Scottish and Welsh income tax
Since 6 April 2018 there have been different income tax rates applicable in Scotland than for the rest of the UK. From 6 April 2019, there is a starter rate of 19% for the first £2,049 of earnings above the Personal Allowance (£12,500 as per the rest of the UK), basic rate at 20% on the next £10,395, an intermediate rate of 21% up to the higher rate threshold (£43,430), a higher rate of 41% up to £150,000 and a top rate of 46% for income over £150,000.
HMRC issues S prefixes to tax codes to indicate which employees are Scottish taxpayers. Employers should ensure that any such taxpayers are correctly categorised for payroll purposes and their payroll systems can manage the divergence of rates and bandings between Scottish and rest of the UK employees.

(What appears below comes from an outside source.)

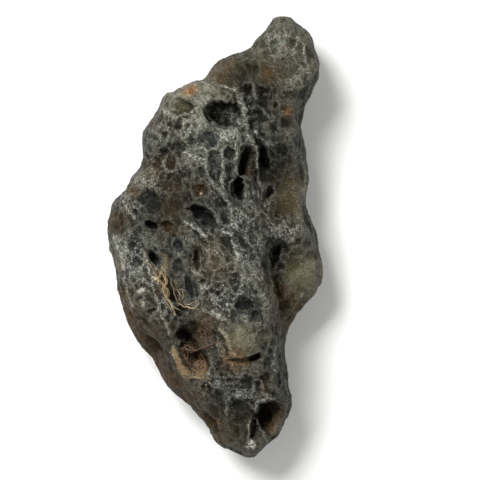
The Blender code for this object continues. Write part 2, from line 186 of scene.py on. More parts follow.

While Wales gains devolved powers over non-savings income taxation from 6 April 2019, for the 2019-20 tax year the Welsh government has stated its intentions to keep the income tax rate for Welsh taxpayers in line with the UK rates. HMRC will issue C prefixes to tax codes to indicate which employees are Welsh taxpayers.
National Living Wage/National Minimum Wage
The National Living Wage (NLW) and National Minimum Wage (NMW) rates are due to rise in April 2019 (see PDF below for rates). HMRC has continued to focus resources on NLW/NMW enforcement, with some high profile employers being ‘named and shamed’ for non-compliance. All employers should, therefore, ensure that they have taken steps to be fully compliant with the rules in this area.
This factsheet is based on law and HMRC practice at 1 March 2019.